The Current Logo
Agency, Authenticity, and Audience

Agency, Authenticity, and Audience

Written by Josh Weisgrau
April 21, 2015

post by Colin Angevine and Josh Weisgrau

We started a STEAM program, and three years later, we’ve outgrown the acronym.

It began when a group of upper school students approached a physics teacher about creating an advanced physics group tutorial. The physics teacher recruited a computer science teacher and the tutorial became robotics. The computer science teacher enlisted the support of a media and design teacher and the program became STEAM. By the time September arrived, our students, teachers, and school began a three year trajectory we did not anticipate.

Start with design: The hated classroom chair. We asked students to redesign them. They did. They couldn’t stop. They redesigned the classroom. Then they redesigned the school.

Don’t forget robots: A mission to land a robot from the roof, drive itself across the field, and plant a flag. Fortunately the dead-weight-falling, spear-launching machine didn’t hurt anyone. It also didn’t sustain the landing, drive itself, or plant a flag. We learned a lot.

Add the “A”: A musical staircase played Carol of the Bells. Each stair played a different instrumental part of our arrangement. The whole school remixed a holiday classic in the lobby.

Build a team, build a company: An asynchronous brainstorming app won national recognition. Even after graduating, the students developed their work into a business plan.

Make media, tell stories: A student’s film received a screening at the White House. The special effects were impressive. The story it told of the future of learning was more so.

Raise the barn and cultivate a community: Then we opened a makerspace. An open door invited Literature classes to study metaphors by building physical representations of them, and students to drop in to make what they wanted, when they wanted.

And that’s how we broke the acronym. Our STEAM program, which was defined by limited academic disciplines, became a makerspace open to all academic constituencies. How can we open ourselves to even more learners?

As a place, the makerspace is in some ways like the library: it’s not just a resource closet but a shared learning resource for the community. The makerspace is not about any single academic discipline or even a defined set of disciplines. The makerspace embraces the building of knowledge in any discipline or on any topic through the tools of physical and virtual construction of shareable artifacts.

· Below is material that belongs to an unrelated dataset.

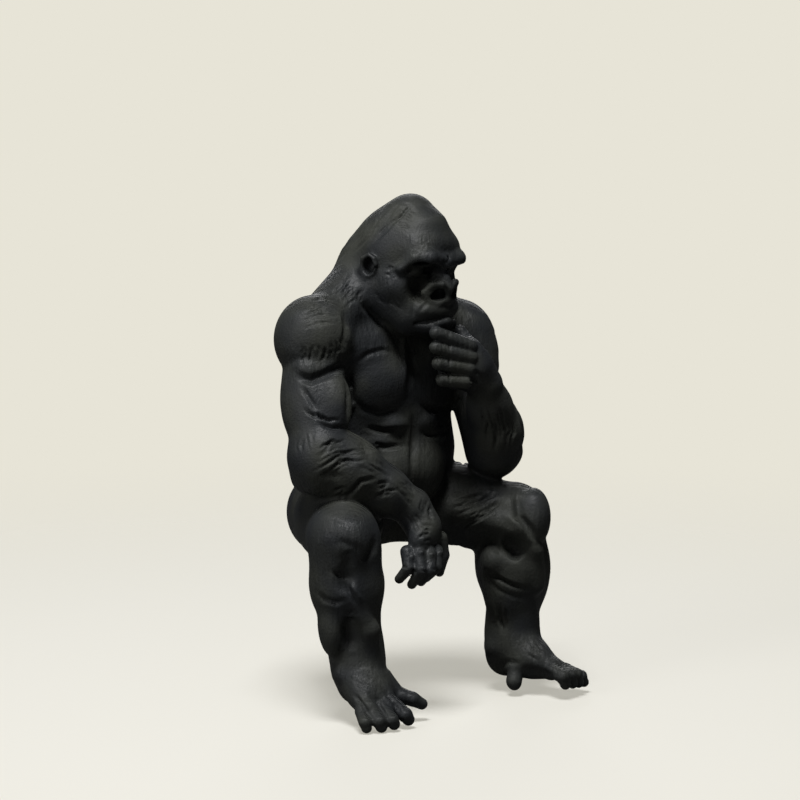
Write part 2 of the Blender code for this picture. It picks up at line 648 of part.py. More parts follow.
def face_forms():
    """Brows, nose, lips, chin and ears, pressed on the head."""
    nose_root = Vector((0, -12, 3.4))
    nose_end = Vector((0, -14.2, -0.6))
    middle_of_lip = Vector((0, -16, -11.2))
    forms = [
        limb(nose_root, NOSE_BRIDGE_R, nose_end, NOSE_TIP_R),
        ball(Vector((0, -15.6, -1.6)), NOSE_PAD_SIZE),
        ball(Vector((0, -13.2, -7.2)), UPPER_LIP_SIZE),
        ball(Vector((0, -12.2, -11.6)), CHIN_SIZE),
    ]
    for side in (RIGHT, LEFT):
        middle_of_brow = Vector((side * 6.2, -12.2, 5.4))
        end_of_brow = Vector((side * 10.4, -8.6, 2.4))
        side_of_lip = Vector((side * 4.4, -15, -11.8))
        forms += [
            limb(Vector((0, -12.1, 4.6)), BROW_R, middle_of_brow, BROW_R),
            limb(middle_of_brow, BROW_R, end_of_brow, BROW_END_R),
            ball(Vector((side * 3.5, -14.7, -2.6)), NOSTRIL_WING_SIZE, (0, 0, -side * 14)),
            limb(middle_of_lip, LOWER_LIP_R, side_of_lip, LOWER_LIP_R),
            ball(Vector((side * 12.8, 1, 0)), EAR_SIZE, (0, 0, -side * 14)),
        ]
    return placed_on_head(forms)


def face_cuts():
    """Eye sockets, nostrils, the line of the mouth and the hollows of the ears."""
    forms = []
    for side in (RIGHT, LEFT):
        lip = Vector((side * 4.6, -16.9, -9.4))
        corner = Vector((side * 8.6, -13.6, -11.2))
        forms += [
            ball(Vector((side * 6.2, -13.4, 1.6)), SOCKET_SIZE, (0, -side * 8, -side * 20)),
            ball(Vector((side * 2.5, -17, -3.2)), NOSTRIL_SIZE, (0, side * 20, 0)),
            limb(Vector((0, -18, -8.9)), MOUTH_LINE_R, lip, MOUTH_LINE_R),
            limb(lip, MOUTH_LINE_R, corner, MOUTH_LINE_R),
            ball(Vector((side * 14.7, 0.2, 0.3)), EAR_HOLLOW_SIZE, (0, 0, -side * 14)),
        ]
    return placed_on_head(forms)


def eyelid_forms():
    """The swelling of lids and eyeball inside each socket, and the bag under it."""
    forms = []
    for side in (RIGHT, LEFT):
        forms += [
            ball(Vector((side * 6.1, -10.4, 1.5)), EYELID_SIZE, (0, side * 8, -side * 10)),
            ball(Vector((side * 6.6, -11, -2.6)), EYE_BAG_SIZE, (0, side * 8, -side * 24)),
        ]
    return placed_on_head(forms)


def shelf_mesh():
    """The shelf corner as a box: its top at z = 0, its front at SHELF_FRONT_Y."""
    bm = bmesh.new()
    size = Matrix.Diagonal([2 * SHELF_REACH * MM, SHELF_REACH * MM, SHELF_REACH * MM]).to_4x4()
    middle = Vector((0, SHELF_FRONT_Y + SHELF_REACH / 2, -SHELF_REACH / 2)) * MM
    bmesh.ops.create_cube(bm, size=1, matrix=Matrix.Translation(middle) @ size)
    mesh = bpy.data.meshes.new("shelf_corner")
    bm.to_mesh(mesh)
    bm.free()
    return mesh


def plastic():
    material = bpy.data.materials.new("matte black plastic")
    material.use_nodes = True
    shader = material.node_tree.nodes["Principled BSDF"]
    shader.inputs["Base Color"].default_value = BODY_COLOUR
    shader.inputs["Roughness"].default_value = ROUGHNESS
    shader.inputs["Metallic"].default_value = 0.0
    material.diffuse_color = BODY_COLOUR
    return material


def build():
    clear_scene()
    parts = new_collection("gorilla figurine")
    helpers = new_collection("cutters")
    helpers.hide_render = True
    skins = [
        region("torso", helpers, torso_muscles(), torso_masses(), torso_cuts()),
        region("right_arm", helpers, right_arm_muscles(), right_arm_masses()),
        region("left_arm", helpers, left_arm_muscles(), left_arm_masses(), [armpit_gap()]),
        region("right_leg", helpers, right_leg_muscles(), leg_masses(RIGHT), right_knee_hollow()),
        region("left_leg", helpers, left_leg_muscles(), leg_masses(LEFT), left_knee_hollow()),
        region("right_foot", helpers, right_foot_forms(), right_foot_masses()),
        region("left_foot", helpers, left_foot_forms(), left_foot_masses()),
        region("hanging_hand", helpers, hanging_hand_forms()),
        region("fist", helpers, fist_forms()),
        region("head", helpers, face_forms(), head_masses(), face_cuts()),
        region("eyelids", helpers, eyelid_forms()),
    ]
    whole = evaluated_mesh(fused("whole", skins, helpers, SOFTENING["whole"][1], SKIN_VOXEL))

    figurine = bpy.data.objects.new("gorilla_figurine", whole)
    parts.objects.link(figurine)
    figurine.data.materials.clear()
    figurine.data.materials.append(plastic())
    decimate = figurine.modifiers.new("even facets", "DECIMATE")
    decimate.ratio = TRIANGLES / (2 * len(whole.polygons))
    shelf = bpy.data.objects.new("shelf_corner", shelf_mesh())
    helpers.objects.link(shelf)
    shelf.hide_render = True
    shelf.display_type = "WIRE"
    seat = figurine.modifiers.new("seat and calf flats", "BOOLEAN")
    seat.operation = "DIFFERENCE"
    seat.solver = "EXACT"
    seat.object = shelf
    figurine.data.shade_smooth()


build()
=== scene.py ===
# %% [markdown]
# # A seated gorilla, printed in black plastic
# The figurine is one solid print: a gorilla that sits on the edge of a shelf, with one hand
# under its chin and the other hanging over its thigh. The lesson shows how to sculpt such a
# figure with nothing but numpy, and how to finish it as a printed piece in Blender.

# %% [markdown]
# ## The frame
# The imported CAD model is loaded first. It gives the real size and place of the figure, and
# the sculpted surface is laid over it.

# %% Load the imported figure
import math
import bpy
import numpy as np
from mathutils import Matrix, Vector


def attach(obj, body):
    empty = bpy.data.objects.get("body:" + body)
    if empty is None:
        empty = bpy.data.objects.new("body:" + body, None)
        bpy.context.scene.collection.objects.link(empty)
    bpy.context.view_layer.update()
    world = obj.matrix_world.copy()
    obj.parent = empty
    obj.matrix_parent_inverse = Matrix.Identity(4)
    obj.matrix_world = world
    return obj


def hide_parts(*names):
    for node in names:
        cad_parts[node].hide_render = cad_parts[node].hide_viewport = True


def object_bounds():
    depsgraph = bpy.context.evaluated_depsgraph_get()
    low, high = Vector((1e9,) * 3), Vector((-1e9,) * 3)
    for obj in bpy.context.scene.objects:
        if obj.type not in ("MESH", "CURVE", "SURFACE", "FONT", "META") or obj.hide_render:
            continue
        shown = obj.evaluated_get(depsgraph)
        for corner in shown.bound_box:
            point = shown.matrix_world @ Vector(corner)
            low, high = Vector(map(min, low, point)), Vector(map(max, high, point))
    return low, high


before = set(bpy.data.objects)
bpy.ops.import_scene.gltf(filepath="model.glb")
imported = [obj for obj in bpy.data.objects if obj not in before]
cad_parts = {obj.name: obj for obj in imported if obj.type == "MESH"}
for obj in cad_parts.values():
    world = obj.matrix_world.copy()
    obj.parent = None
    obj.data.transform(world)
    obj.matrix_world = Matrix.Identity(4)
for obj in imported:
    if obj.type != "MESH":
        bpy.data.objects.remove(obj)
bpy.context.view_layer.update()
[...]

Instead of disciplines, the pedagogy of the makerspace is centered on values. Here are our top three:

Agency

  • Query: Do students feel valued for the talents they bear, empowered to take intellectual risks, and capable of determining on their own when “good” is “good enough”?

  • For example…we support pluralism: of cognitive approaches, of modalities, of ways to demonstrate mastery. Projects that are rigidly linear and/or have one expected “correct” outcome dismiss the unique gifts each individual student brings to the makerspace.

Authenticity

  • Query: Does this project ring true with students’ aspirations, their lived experiences, or the reality of the communities in which they may some day participate?

  • For example…we like to support an ongoing number of opportunities for students to iterate and improve their work. Some projects continue long after the class deadline passes.

Audience

  • Query: Do students have opportunities to share their work, to see that what they produce can be worthy of other people’s time and attention, or to examine the objects of their learning from another person’s perspective?

  • For example…we support sharing work online, offline, on campus, off campus, on a stage, or in the lobby. The magic of the makerspace does not come from the tools in the room; instead the learning theory that guides makerspaces is founded upon the unique power of learning through creating shareable work.

Where do we go from here? We like to plan projects collaboratively because we are continually learning about how to create successful experiences in the makerspace. We invite faculty at our school to come to the makerspace with a class unit, a goal, or an open-ended interest in collaborating, and together we will cook up a project query, assessment options, and other resources to help each project be successful. We encourage those of you reading this post to do the same in this collaborative virtual space. Share your own projects, units, goals, and queries in the comments or in your own posts on the site, and let’s work together to build agency, authenticity, and audience into the work that we and our students do.